— Теперь? Мы продолжаем петь, моя дорогая, и с помощью этой Песни мы отыщем и заберем нашего повелителя.
Часть III
Карнавал Шипов
III.I
Он никогда не видел сновидений.
Сновидения приходят во сна, укрепляя образы в сознании, и он не мог вспомнить, когда в последний раз спал по-настоящему. Вступление в ряды легиона обеспечивало эйдетическую память, но, несмотря на генетическую перестройку и перерождение, он не мог вспомнить, когда последний раз спал. Со временем его память разрушилась, воспоминания о Кемосе и ранние годы среди собратьев в легионе тускнели и размывались. Все больше и больше их заменяли кадры из жизней, не принадлежавших ему. Такова цена вечности, его особенное бремя среди бесконечно разнообразных и искаженных признаков энтропии, свойственных тем, кто жил и вел битвы внутри Ока.
Он не был уверен, что сейчас ему снится сон. И решил, что такой вариант возможен, как и любой другой, да и по правде говоря, ему было безразлично. Текущий момент — вот, что действительно имело значение.

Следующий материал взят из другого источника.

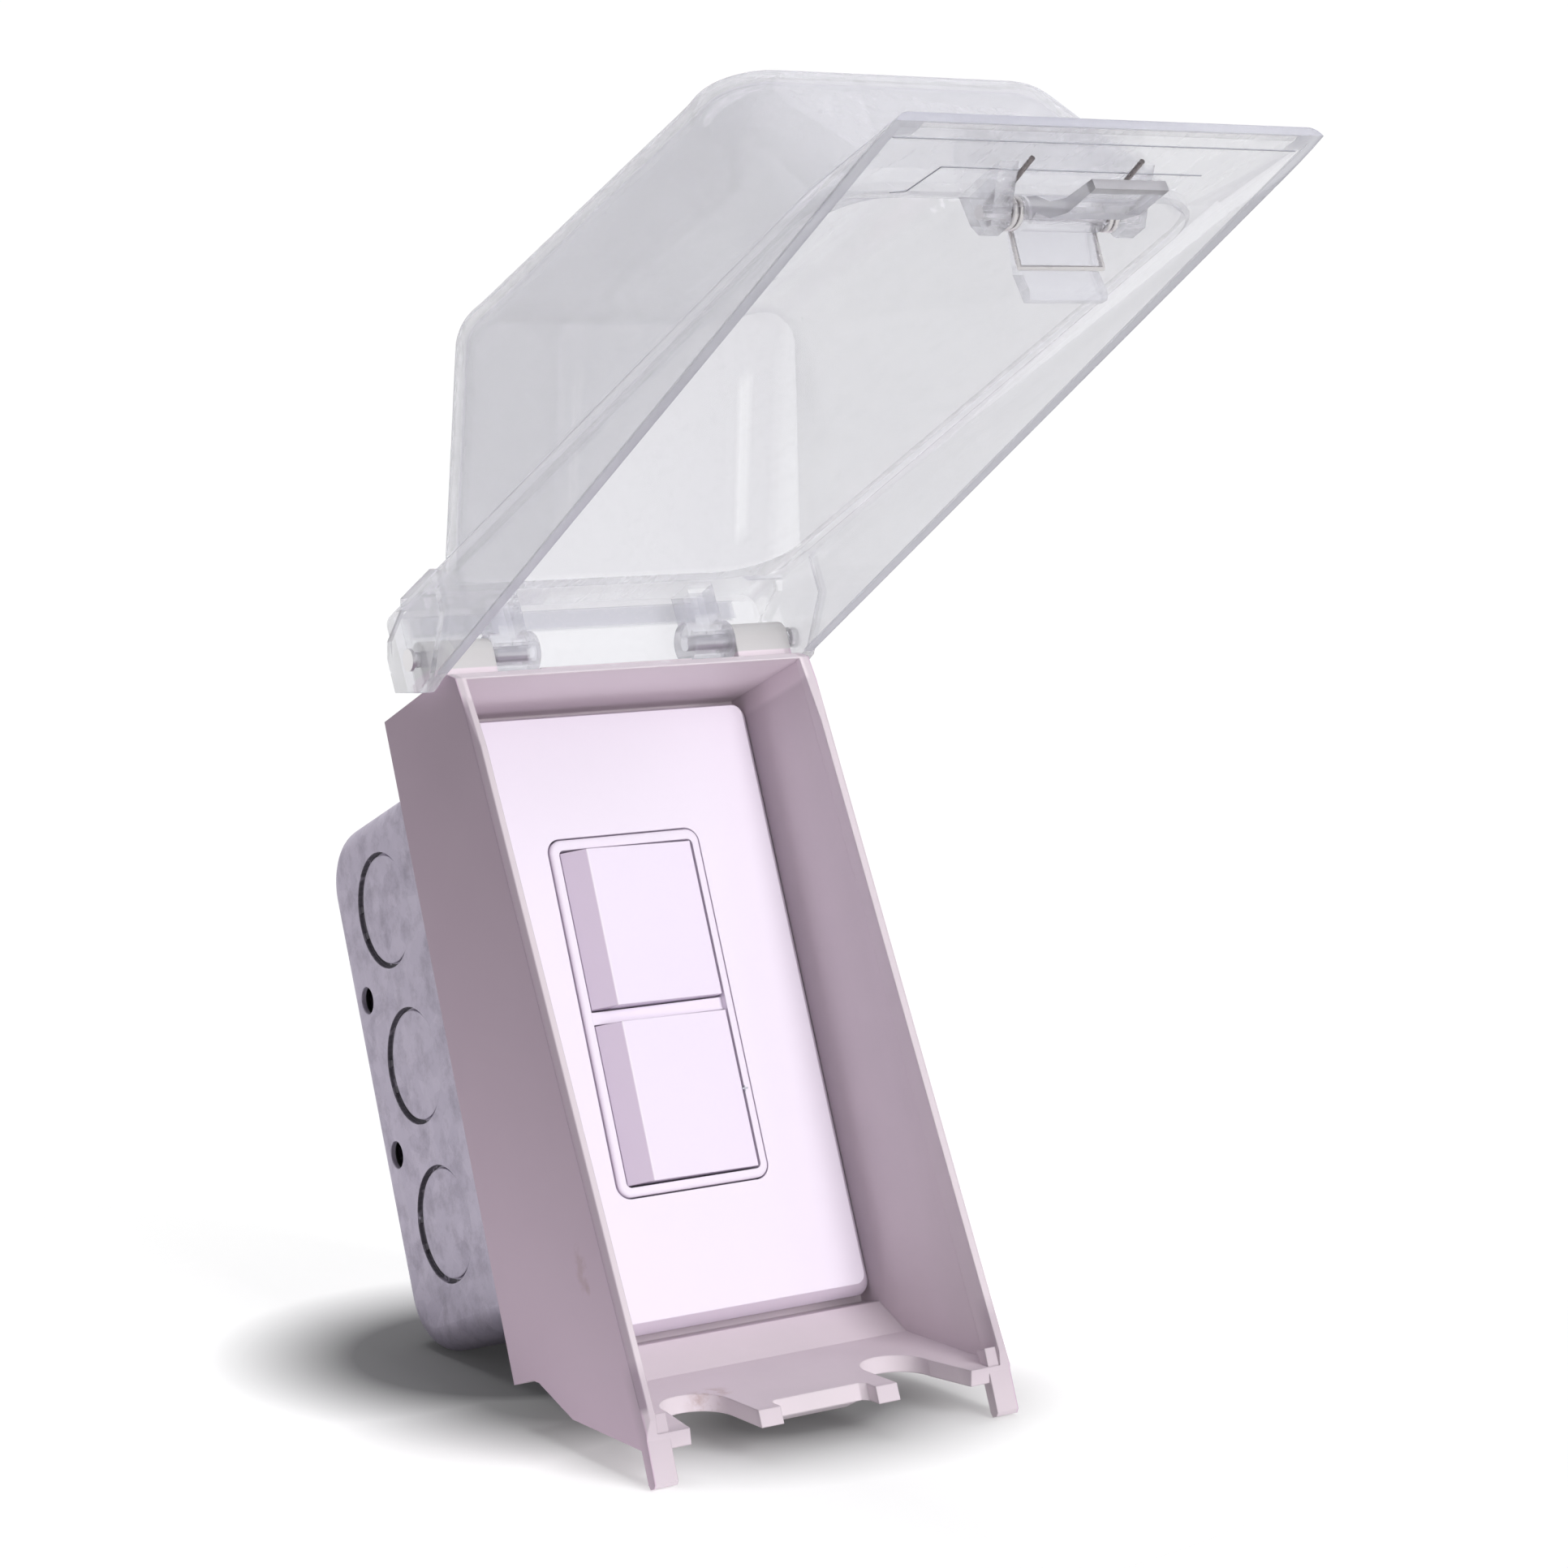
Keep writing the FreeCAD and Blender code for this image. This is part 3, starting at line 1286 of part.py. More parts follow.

Он стоял на коленях в клубящемся тумане в размытом, бездонном окружении. Дважды он пытался встать, и оба раза непреодолимая тяжесть невидимой силы давила на него, мешая подняться. Внезапное давление в самом естестве заставило выгнуться дугой, его стошнило черным потоком в воздух. Маслянистая жидкость разделилась на рваные скользящие силуэты, блуждающие в тумане вокруг, вне поля зрения и досягаемости.
Фигуры кружили, превращаясь в голодных тварей со скрежещущими зубами. Они царапали тело, тихо нашептывая имя.
Люций…
На третий раз Вечный с трудом заставил себя выпрямиться. Давление ослабло, и он, пошатываясь, поднялся на ноги, но ничего не почувствовал под собой. Головокружение окутало его нервы ледяным маслом, и мечник обмяк, словно подвешенный в глубокой воде. Силуэты приблизились. Люций слышал их смех, царапающий кожу.
Вечный моргнул. Кожа.
Он остался без доспехов. Древняя броня из искореженного керамита и испытывающих муки лиц, поверхность которой всегда рябила, деформировалась и трескалась, исчезла. Люций так давно не разлучался с ней, что забыл как выглядит без неё.
Бледная серая плоть — вот и все, что осталось, такая же грубая и рельефная, как у любого другого легионера. Кожу украшали картографические изображения из тысячи шрамов, многие из которых переплетались и сливались, выделяя символ самого молодого бога в сверкающих фиолетовых контурах. Интерфейсные порты на его позвоночнике и конечностях исчезли, а на их месте оказались сжатые пасти миног и кровоточащие глаза. Его ноги почернели ниже колен и заканчивались раздвоенными тёмно-рыжими копытами.
Более десяти тысячелетний прошло в материальной вселенной, и неизмеримое количество эпох в пределах Ока, с тех пор как Люций в последний раз снимал доспехи. Броня являлась такой же неотъемлемой частью его самого, как и два сердца и твердые, как железо, кости. Предательство и божественное прикосновение срастили доспехи с плотью, выкованной и перекованной для заточения душ, которые кричали в его разуме каждое мгновение.
Только не сейчас. Здесь, в царстве снов, убийцы Люция исчезли. Холодная тишина повисла в разуме мечника, ощущающего себя пещерой с единственным интеллектом внутри. Именно это осознание заставило силуэты подойти поближе, достаточно близко, чтобы их лица проявились из тени.
Чемпионы падших легионов. Короли-воины, ксеносы и душегубы. Оскаленное лицо фенрисийского берсеркера, малокровного потомка легиона Русса. Все те, кто победил Люция в бою, высосал из него кровь и вырвал дух из смертной оболочки, столпились вокруг. В центре возвышался сам лорд-командущий, такой же прекрасный и ужасный, как и в тот день, когда они сразились много жизней назад.
Кирий.
Люций напрягся, пытаясь освободиться от невидимых оков, а убийцы осклабились, обнажая длинные клыки. Глаза Кирия засияли, наполняясь болезненным светом. Убийцы рухнули вниз, превратившись в маслянистые черные веревки, пронесшиеся по телу Люция, словно волнообразные цепи чистой тьмы. Холодный огонь пронзил естество, когда жидкая тьма въелась в поры. Цепей становились всё больше и больше, пока перед Люцием не остался только Кирий.
Лицо Кирия покрылось рябью, словно бестелесная плоть была не более чем маской неприкрытой ненависти. Жгучий огонь в его глазах ослеплял.